Courses in this list that satisfy the Physics PhD degree requirements can count for both programs. Other similar or more advanced courses can count towards the “Computation & Statistics” and “Data Analysis” requirements, with permission from the program co-chairs.
- COMP & STAT
- 6.438 – Algorithms for Inference or
- 6.862 – Applied Machine Learning or
- 6.864 – Advanced Natural Language Processing or
- 6.866 – Machine Vision or
- 6.867 – Machine Learning or
- 6.874 – Computational Systems Biology: Deep Learning in the Life Sciences or
- 6.883 – Modeling with Machine Learning: From Algorithms to Applications or
- 9.520[J] – Statistical Learning Theory and Applications or
- 16.940 – Numerical Methods for Stochastic Modeling and Inference or
- 18.337 – Numerical Computing and Interactive Software
- DATA ANALYSIS
- 6.869 – Advances in Computer Vision or
- 8.334 – Statistical Mechanics II or
- 8.371[J] – Quantum Information Science or
- 8.591[J] – Systems Biology or
- 8.592[J] – Statistical Physics in Biology or
- 8.942 – Cosmology or
- 9.583 – Functional MRI: Data Acquisition and Analysis or
- 16.456[J] – Biomedical Signal and Image Processing or
- 18.367 – Waves and Imaging or
- IDS.131[J] – Statistics, Computation, and Applications
C, D, F, and O grades are unacceptable. Students should not earn more B grades than A grades, reflected by a PhysSDS GPA of ≥ 4.5. Students may be required to retake subjects graded B or lower, although generally one B grade will be tolerated.
Unless approved by the PhysSDS co-chairs, a minimum grade of B+ is required in all 12 unit courses, except IDS.190 (3 units) which requires a P grade.
Though not required, it is strongly encouraged for a member of the MIT Statistics and Data Science Center (SDSC) to serve on a student’s doctoral committee. This could be an SDSC member from the Physics department or from another field relevant to the proposed thesis research.
All students must submit a thesis proposal using the standard Physics format. Dissertation research must involve the utilization of statistical methods in a substantial way.
Can I satisfy the requirements with courses taken at Harvard?
Harvard CompSci 181 will count as the equivalent of MIT’s 6.867. For the status of other courses, please contact the program co-chairs.
Can a course count both for the Physics degree requirements and the PhysSDS requirements?
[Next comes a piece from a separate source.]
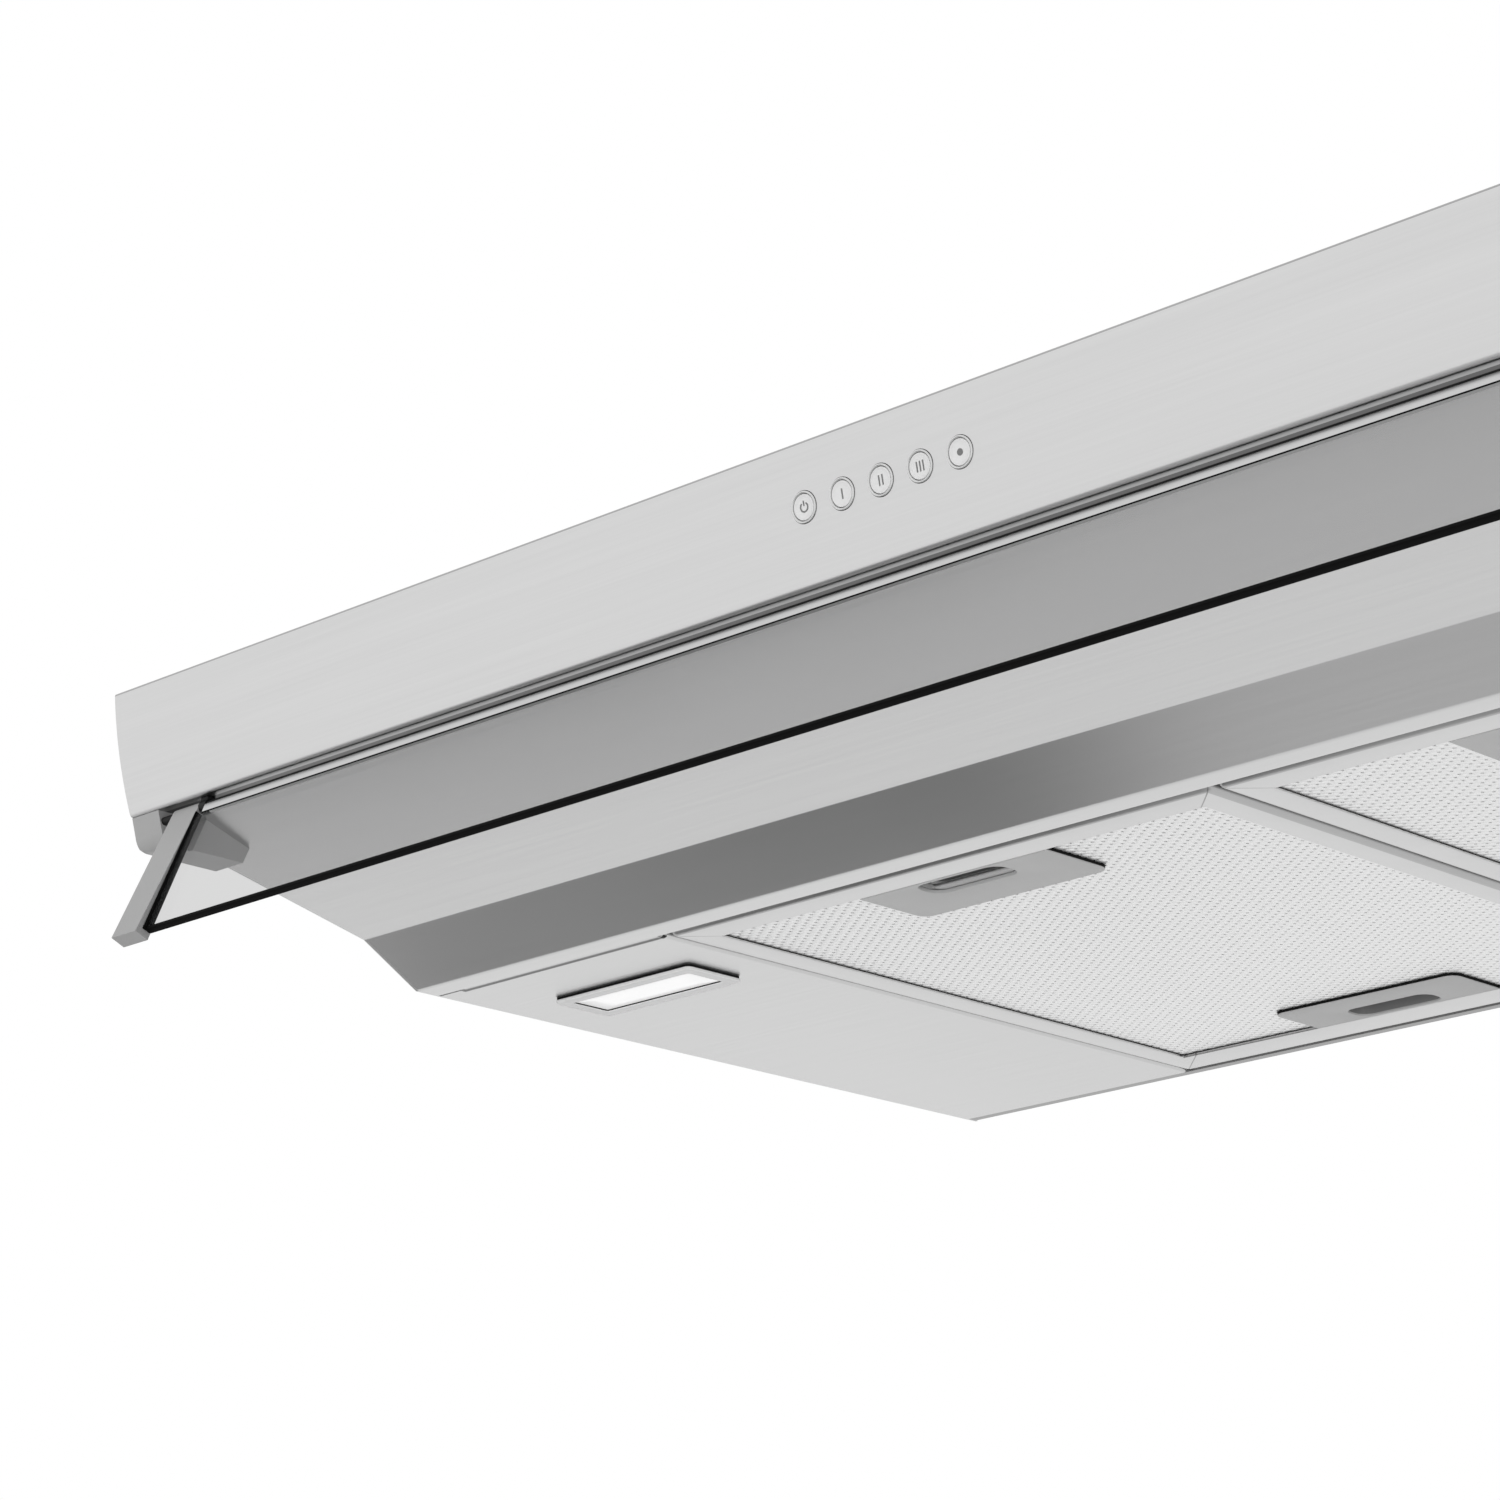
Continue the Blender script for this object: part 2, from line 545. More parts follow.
def mesh_layer(cells, low, high, opening, tilt):
    """Expanded metal: diamonds (half a cell wide each way) sit on the points and the middles of a grid of
    cells, and the strands between neighbouring diamonds are quads. A strand's two long edges are at
    different heights, by the tilt, as slitting and stretching leave them."""
    nx, ny = cells
    size = np.array([(high[0] - low[0]) / nx, (high[1] - low[1]) / ny])
    i, j = np.meshgrid(np.arange(2 * nx + 1), np.arange(2 * ny + 1), indexing="ij")
    on = ((i + j) % 2 == 0) & (i > 0) & (i < 2 * nx) & (j > 0) & (j < 2 * ny)
    number = np.full(i.shape, -1)
    number[on] = np.arange(on.sum())
    centre = np.stack([i[on], j[on]], -1) * size / 2 + np.asarray(low)
    reach = size / 2 * opening
    corner = np.array([[1, 0], [0, 1], [-1, 0], [0, -1]]) * reach
    points = np.empty((len(centre), 4, 3))
    points[..., :2] = centre[:, None] + corner
    points[..., 2] = np.array([0, tilt, 0, -tilt])
    faces = []
    for di, dj, pairs in ((1, 1, ((0, 1), (3, 2))), (-1, 1, ((1, 2), (0, 3)))):
        here = number[max(0, -di):i.shape[0] - max(0, di), :-1]
        there = number[max(0, di):i.shape[0] - max(0, -di), 1:]
        both = (here >= 0) & (there >= 0)
        a, b = here[both] * 4, there[both] * 4
        faces.append(np.stack([a + pairs[0][0], b + pairs[1][0], b + pairs[1][1], a + pairs[0][1]], -1))
    knots = number[1:-1, 1:-1]
    empty = knots < 0
    left, right = number[:-2, 1:-1][empty], number[2:, 1:-1][empty]
    lower, upper = number[1:-1, :-2][empty], number[1:-1, 2:][empty]
    whole = (left >= 0) & (right >= 0) & (lower >= 0) & (upper >= 0)
    faces.append(np.stack([left * 4, lower * 4 + 1, right * 4 + 2, upper * 4 + 3], -1)[whole])
    return points.reshape(-1, 3), np.concatenate(faces)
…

Yes, this is possible, as long as the courses are already on the approved list of requirements. E.g. 8.592 can count as a breadth requirement for a NUPAX student as well as a Data Analysis requirement for the PhysSDS degree.
If I have previous experience in Probability and/or Statistics, can I test out of these requirements?
These courses are required by all of the IDPS degrees. They are meant to ensure that all students obtaining an IDPS degree share the same solid grounding in these fundamentals, and to help build a community of IDPS students across the various disciplines. Only in exceptional cases might it be possible to substitute more advanced courses in these areas.
Can I substitute a similar or more advanced course for the PhysSDS requirements?
Yes, this is possible for the “computation and statistics” and “data analysis” requirements, with permission of program co-chairs. Substitutions for the “probability” and “statistics” requirements will only be granted in exceptional cases.
For Spring 2021, the following course has been approved as a substitution for the “computation and statistics” requirement: 18.408 (Theoretical Foundations for Deep Learning).
The following course has been approved as a substitution for the “data analysis” requirement: 6.481 (Introduction to Statistical Data Analysis).
Can I apply for the PhysSDS degree in my last semester at MIT?
No, you must apply no later than your penultimate semester.
What does it mean to use statistical methods in a “substantial way” in one’s thesis?
The ideal case is that one’s thesis advances statistics research independent of the Physics applications. Advancing the use of statistical methods in one’s subfield of Physics would also qualify. Applying well-established statistical methods in one’s thesis could qualify, if the application is central to the Physics result. In all cases, we expect the student to demonstrate mastery of statistics and data science.